** begin SOURCE MATERIAL **
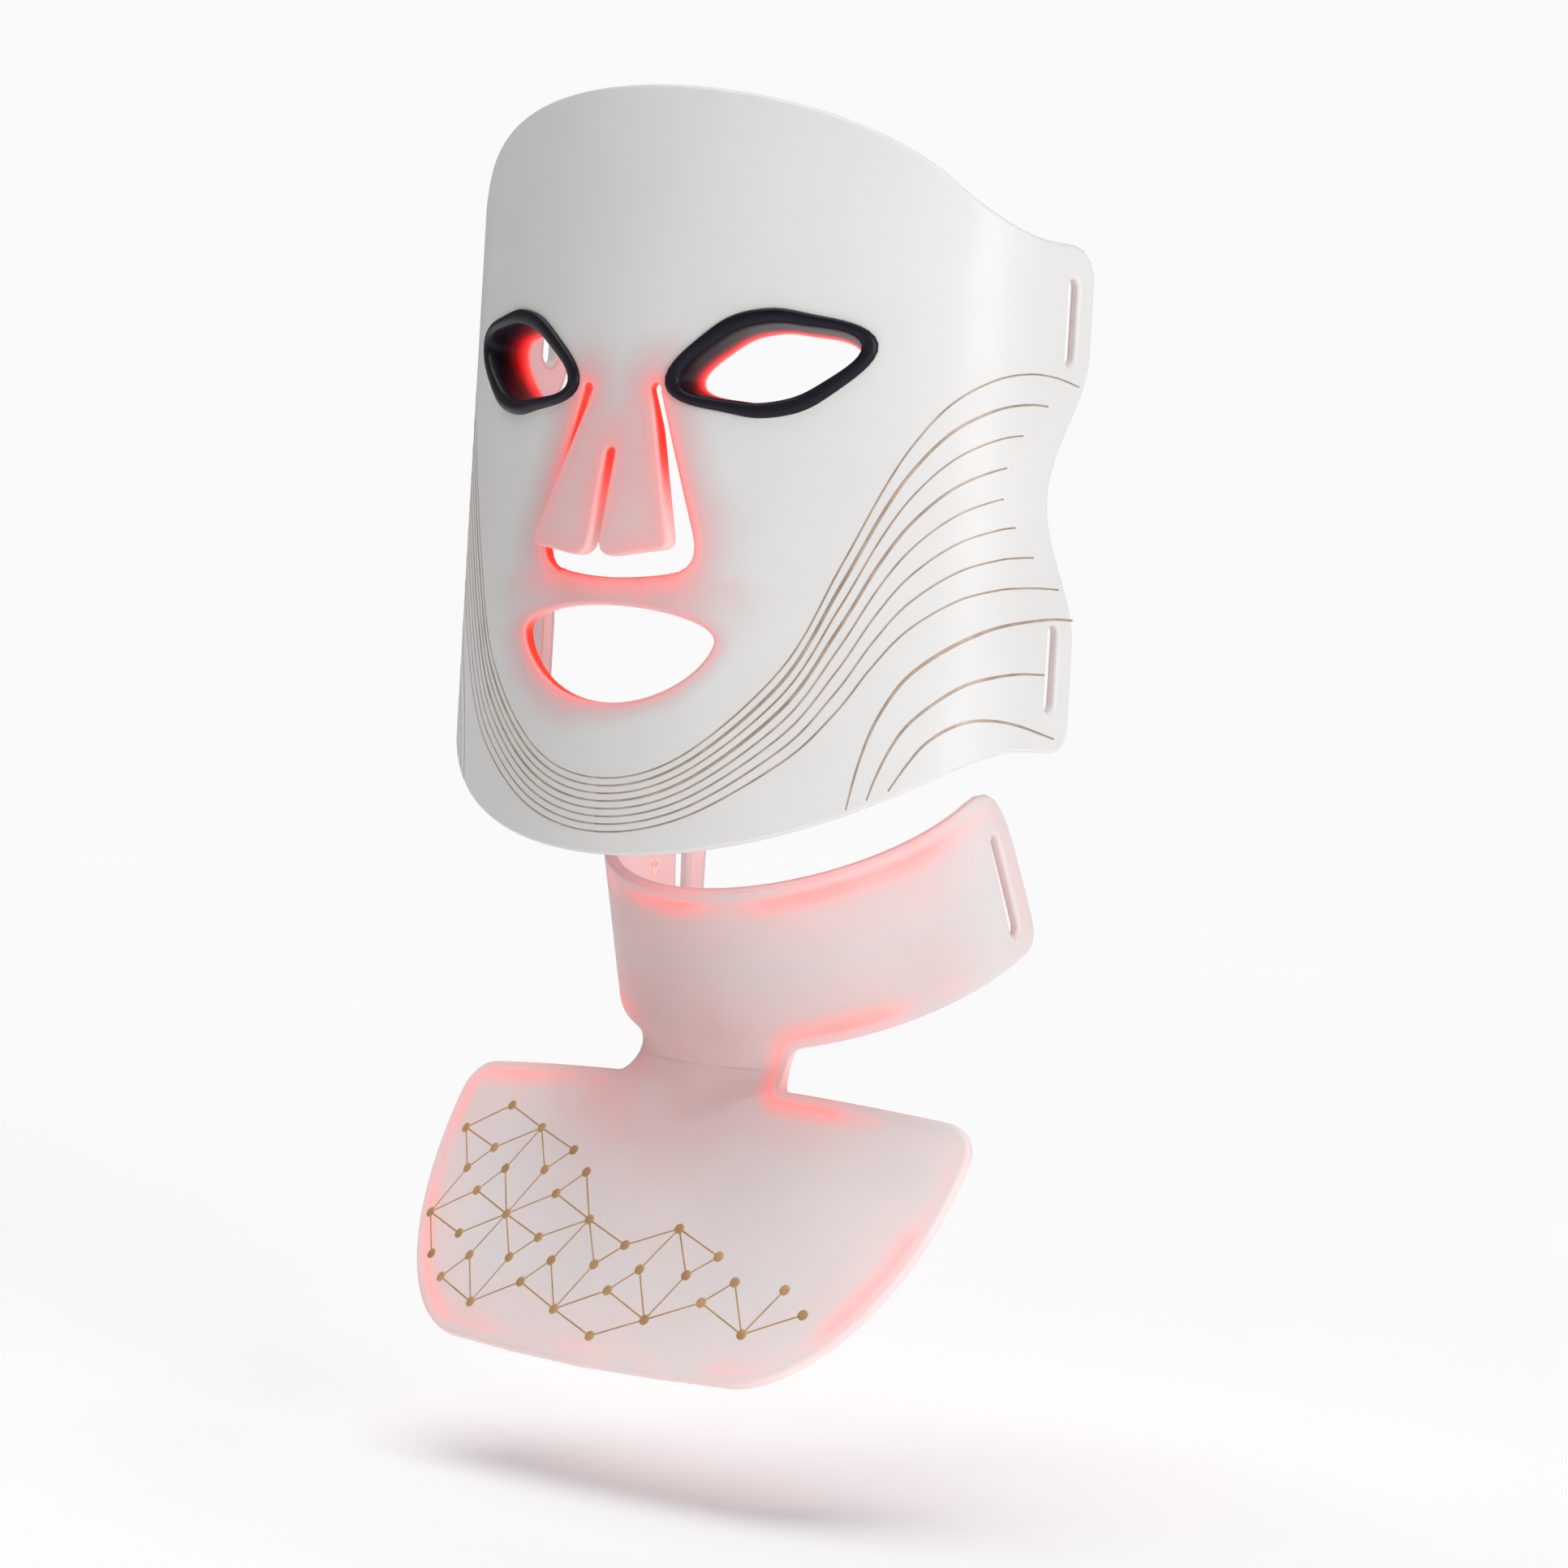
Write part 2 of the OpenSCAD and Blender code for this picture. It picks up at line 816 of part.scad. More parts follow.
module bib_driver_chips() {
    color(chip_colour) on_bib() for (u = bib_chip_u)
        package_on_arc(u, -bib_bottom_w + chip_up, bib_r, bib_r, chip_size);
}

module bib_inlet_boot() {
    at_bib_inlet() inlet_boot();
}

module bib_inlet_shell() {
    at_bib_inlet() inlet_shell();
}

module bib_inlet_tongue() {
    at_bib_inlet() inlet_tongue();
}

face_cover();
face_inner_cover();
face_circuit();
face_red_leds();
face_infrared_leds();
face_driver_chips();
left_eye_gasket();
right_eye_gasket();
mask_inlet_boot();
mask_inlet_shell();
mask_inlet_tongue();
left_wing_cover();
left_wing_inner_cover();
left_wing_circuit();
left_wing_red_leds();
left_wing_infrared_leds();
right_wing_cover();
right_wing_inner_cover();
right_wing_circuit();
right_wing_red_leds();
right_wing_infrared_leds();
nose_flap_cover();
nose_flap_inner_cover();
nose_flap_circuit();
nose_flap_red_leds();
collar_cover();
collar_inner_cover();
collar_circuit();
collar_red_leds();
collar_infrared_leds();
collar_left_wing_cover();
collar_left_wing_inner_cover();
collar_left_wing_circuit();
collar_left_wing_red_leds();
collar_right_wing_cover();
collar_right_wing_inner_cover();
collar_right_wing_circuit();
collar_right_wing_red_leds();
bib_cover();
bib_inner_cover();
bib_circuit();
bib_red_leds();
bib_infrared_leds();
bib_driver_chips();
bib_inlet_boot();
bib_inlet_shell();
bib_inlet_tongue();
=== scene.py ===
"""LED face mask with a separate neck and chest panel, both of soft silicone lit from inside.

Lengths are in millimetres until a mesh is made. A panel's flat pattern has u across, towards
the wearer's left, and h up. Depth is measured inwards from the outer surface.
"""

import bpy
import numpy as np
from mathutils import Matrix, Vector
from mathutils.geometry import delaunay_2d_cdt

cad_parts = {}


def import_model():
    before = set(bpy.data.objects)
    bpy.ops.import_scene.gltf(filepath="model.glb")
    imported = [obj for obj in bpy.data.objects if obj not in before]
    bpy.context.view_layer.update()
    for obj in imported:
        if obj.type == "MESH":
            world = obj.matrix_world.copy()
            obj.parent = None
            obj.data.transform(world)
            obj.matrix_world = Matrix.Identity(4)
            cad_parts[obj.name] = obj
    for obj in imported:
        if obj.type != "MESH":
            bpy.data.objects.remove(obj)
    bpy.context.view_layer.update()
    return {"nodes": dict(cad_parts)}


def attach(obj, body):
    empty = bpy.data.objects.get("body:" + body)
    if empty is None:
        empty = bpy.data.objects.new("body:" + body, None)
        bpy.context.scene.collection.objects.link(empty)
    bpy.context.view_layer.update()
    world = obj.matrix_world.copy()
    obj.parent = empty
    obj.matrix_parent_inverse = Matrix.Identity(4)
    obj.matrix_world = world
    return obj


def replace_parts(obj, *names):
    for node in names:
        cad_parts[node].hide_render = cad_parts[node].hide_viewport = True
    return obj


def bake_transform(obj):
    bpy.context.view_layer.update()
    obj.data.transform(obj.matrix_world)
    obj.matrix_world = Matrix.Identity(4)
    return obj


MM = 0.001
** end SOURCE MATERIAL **
** begin SOURCE MATERIAL **
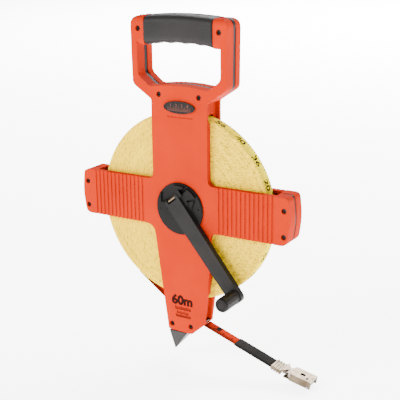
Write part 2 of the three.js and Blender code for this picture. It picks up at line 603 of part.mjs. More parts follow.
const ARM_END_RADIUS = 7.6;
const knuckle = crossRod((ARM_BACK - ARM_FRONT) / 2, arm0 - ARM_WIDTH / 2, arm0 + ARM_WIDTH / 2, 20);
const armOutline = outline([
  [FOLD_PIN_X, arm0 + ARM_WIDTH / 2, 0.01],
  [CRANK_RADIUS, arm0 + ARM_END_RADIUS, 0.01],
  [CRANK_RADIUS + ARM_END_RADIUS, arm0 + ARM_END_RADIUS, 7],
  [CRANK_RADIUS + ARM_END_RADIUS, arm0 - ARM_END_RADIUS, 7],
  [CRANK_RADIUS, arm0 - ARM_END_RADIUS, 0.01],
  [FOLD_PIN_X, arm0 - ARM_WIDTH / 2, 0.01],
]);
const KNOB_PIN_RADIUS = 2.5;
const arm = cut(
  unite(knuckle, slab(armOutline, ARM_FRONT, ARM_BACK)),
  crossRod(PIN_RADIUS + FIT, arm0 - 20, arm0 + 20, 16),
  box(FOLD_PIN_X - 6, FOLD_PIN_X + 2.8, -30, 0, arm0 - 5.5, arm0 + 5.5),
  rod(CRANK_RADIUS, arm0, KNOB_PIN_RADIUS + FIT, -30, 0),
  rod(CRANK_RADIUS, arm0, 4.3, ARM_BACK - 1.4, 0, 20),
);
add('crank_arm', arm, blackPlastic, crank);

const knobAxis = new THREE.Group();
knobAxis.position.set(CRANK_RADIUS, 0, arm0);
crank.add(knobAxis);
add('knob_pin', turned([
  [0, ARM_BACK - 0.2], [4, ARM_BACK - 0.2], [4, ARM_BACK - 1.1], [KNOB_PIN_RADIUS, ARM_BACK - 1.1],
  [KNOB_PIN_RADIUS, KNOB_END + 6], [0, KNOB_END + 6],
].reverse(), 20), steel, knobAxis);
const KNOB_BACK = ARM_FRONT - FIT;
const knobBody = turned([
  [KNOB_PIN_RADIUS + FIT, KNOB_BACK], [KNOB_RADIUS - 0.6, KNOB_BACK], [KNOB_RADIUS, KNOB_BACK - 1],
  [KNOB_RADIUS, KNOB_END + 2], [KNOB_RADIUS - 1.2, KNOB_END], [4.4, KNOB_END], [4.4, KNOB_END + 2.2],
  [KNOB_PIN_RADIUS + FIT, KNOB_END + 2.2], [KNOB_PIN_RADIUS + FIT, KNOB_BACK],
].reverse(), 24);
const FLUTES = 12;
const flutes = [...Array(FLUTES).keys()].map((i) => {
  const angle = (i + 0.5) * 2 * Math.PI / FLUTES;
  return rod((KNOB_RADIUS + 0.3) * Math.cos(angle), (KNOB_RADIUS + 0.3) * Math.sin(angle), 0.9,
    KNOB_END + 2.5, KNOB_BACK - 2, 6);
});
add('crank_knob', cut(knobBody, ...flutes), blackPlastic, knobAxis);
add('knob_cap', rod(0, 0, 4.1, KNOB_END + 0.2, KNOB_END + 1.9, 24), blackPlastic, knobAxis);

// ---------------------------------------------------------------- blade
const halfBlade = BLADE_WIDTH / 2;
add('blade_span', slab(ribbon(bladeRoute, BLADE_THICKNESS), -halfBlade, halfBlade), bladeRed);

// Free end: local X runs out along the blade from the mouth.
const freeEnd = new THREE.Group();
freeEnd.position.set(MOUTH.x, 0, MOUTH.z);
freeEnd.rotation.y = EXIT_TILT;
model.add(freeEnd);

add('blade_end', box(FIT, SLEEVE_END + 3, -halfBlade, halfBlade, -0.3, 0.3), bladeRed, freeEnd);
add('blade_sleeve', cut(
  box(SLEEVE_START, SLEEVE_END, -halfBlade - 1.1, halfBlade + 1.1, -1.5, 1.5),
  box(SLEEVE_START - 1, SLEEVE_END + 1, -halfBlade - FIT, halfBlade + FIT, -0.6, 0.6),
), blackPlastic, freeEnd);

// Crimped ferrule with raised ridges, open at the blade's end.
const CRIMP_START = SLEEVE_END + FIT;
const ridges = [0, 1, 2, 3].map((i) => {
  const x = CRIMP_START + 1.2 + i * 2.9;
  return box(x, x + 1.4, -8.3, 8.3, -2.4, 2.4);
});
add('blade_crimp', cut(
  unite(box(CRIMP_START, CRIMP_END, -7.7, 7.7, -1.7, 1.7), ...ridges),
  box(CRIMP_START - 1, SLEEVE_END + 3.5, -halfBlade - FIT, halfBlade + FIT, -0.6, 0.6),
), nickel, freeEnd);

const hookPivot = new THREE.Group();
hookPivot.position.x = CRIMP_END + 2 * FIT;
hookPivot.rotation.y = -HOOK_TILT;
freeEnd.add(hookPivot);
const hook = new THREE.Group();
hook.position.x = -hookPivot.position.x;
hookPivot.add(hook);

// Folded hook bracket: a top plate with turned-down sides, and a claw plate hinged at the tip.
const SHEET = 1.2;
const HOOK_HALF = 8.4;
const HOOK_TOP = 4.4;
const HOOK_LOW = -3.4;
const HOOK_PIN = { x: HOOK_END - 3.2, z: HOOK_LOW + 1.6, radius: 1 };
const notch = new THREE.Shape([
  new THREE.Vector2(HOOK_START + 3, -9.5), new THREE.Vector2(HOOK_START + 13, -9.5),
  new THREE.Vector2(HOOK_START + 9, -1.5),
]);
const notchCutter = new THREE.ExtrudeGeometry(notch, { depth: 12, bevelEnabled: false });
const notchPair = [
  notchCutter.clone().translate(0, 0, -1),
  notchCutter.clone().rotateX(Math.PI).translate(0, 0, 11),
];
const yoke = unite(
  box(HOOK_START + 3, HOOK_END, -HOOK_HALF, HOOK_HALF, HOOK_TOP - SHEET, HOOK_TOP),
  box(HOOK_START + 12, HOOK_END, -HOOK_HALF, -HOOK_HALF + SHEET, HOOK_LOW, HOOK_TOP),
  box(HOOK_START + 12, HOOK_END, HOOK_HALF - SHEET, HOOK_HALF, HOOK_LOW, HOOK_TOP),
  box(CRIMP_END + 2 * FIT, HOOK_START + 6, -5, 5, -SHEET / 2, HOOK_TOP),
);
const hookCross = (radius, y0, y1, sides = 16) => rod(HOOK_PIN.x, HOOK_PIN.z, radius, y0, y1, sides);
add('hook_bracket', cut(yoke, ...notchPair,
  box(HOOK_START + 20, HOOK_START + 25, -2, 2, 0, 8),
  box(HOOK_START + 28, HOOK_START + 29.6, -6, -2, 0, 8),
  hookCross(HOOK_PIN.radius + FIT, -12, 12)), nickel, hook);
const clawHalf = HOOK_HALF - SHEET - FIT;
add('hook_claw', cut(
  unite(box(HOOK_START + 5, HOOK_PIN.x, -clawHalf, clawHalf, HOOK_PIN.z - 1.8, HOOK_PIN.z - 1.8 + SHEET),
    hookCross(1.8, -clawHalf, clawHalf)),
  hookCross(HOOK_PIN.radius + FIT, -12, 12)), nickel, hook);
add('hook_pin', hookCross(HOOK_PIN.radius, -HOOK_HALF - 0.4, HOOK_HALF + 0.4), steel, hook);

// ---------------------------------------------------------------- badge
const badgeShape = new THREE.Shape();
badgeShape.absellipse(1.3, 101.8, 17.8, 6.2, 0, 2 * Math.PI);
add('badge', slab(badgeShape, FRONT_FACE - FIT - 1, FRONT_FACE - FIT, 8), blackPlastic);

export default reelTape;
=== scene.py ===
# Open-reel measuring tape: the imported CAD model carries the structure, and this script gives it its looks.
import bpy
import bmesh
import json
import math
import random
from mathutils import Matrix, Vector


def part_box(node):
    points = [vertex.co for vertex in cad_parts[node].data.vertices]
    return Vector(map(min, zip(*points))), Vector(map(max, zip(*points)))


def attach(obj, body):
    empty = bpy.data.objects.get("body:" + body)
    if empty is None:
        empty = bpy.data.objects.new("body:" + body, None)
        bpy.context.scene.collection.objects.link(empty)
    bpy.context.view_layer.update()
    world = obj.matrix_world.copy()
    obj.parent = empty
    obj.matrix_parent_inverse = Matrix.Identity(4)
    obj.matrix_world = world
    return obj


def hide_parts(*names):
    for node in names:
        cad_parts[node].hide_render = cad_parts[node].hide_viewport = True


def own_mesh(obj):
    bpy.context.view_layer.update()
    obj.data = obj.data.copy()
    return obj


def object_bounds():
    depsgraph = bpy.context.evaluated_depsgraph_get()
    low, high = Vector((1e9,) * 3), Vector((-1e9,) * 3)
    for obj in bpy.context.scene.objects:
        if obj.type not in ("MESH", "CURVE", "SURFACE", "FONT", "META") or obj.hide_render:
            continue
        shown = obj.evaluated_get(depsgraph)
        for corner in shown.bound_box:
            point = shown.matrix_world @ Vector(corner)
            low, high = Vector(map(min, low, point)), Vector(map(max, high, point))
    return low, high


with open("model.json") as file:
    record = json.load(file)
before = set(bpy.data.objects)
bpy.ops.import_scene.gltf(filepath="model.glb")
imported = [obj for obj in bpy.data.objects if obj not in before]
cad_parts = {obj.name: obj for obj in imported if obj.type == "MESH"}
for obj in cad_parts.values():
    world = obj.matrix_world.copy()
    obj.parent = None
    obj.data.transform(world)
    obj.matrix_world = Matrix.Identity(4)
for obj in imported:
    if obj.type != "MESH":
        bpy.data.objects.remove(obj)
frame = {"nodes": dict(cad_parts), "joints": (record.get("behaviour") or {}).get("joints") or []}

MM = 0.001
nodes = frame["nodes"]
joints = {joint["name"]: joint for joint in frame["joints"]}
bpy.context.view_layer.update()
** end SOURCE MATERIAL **
**GIVEN INSTRUCTION:** Of the entries above, repeat exactly the lines from the line with "Write part 2 of the OpenSCAD" through the line with "bib_inlet_tongue();", both of them included.

**EXERCISE RESPONSE:**
Write part 2 of the OpenSCAD and Blender code for this picture. It picks up at line 816 of part.scad. More parts follow.
module bib_driver_chips() {
    color(chip_colour) on_bib() for (u = bib_chip_u)
        package_on_arc(u, -bib_bottom_w + chip_up, bib_r, bib_r, chip_size);
}

module bib_inlet_boot() {
    at_bib_inlet() inlet_boot();
}

module bib_inlet_shell() {
    at_bib_inlet() inlet_shell();
}

module bib_inlet_tongue() {
    at_bib_inlet() inlet_tongue();
}

face_cover();
face_inner_cover();
face_circuit();
face_red_leds();
face_infrared_leds();
face_driver_chips();
left_eye_gasket();
right_eye_gasket();
mask_inlet_boot();
mask_inlet_shell();
mask_inlet_tongue();
left_wing_cover();
left_wing_inner_cover();
left_wing_circuit();
left_wing_red_leds();
left_wing_infrared_leds();
right_wing_cover();
right_wing_inner_cover();
right_wing_circuit();
right_wing_red_leds();
right_wing_infrared_leds();
nose_flap_cover();
nose_flap_inner_cover();
nose_flap_circuit();
nose_flap_red_leds();
collar_cover();
collar_inner_cover();
collar_circuit();
collar_red_leds();
collar_infrared_leds();
collar_left_wing_cover();
collar_left_wing_inner_cover();
collar_left_wing_circuit();
collar_left_wing_red_leds();
collar_right_wing_cover();
collar_right_wing_inner_cover();
collar_right_wing_circuit();
collar_right_wing_red_leds();
bib_cover();
bib_inner_cover();
bib_circuit();
bib_red_leds();
bib_infrared_leds();
bib_driver_chips();
bib_inlet_boot();
bib_inlet_shell();
bib_inlet_tongue();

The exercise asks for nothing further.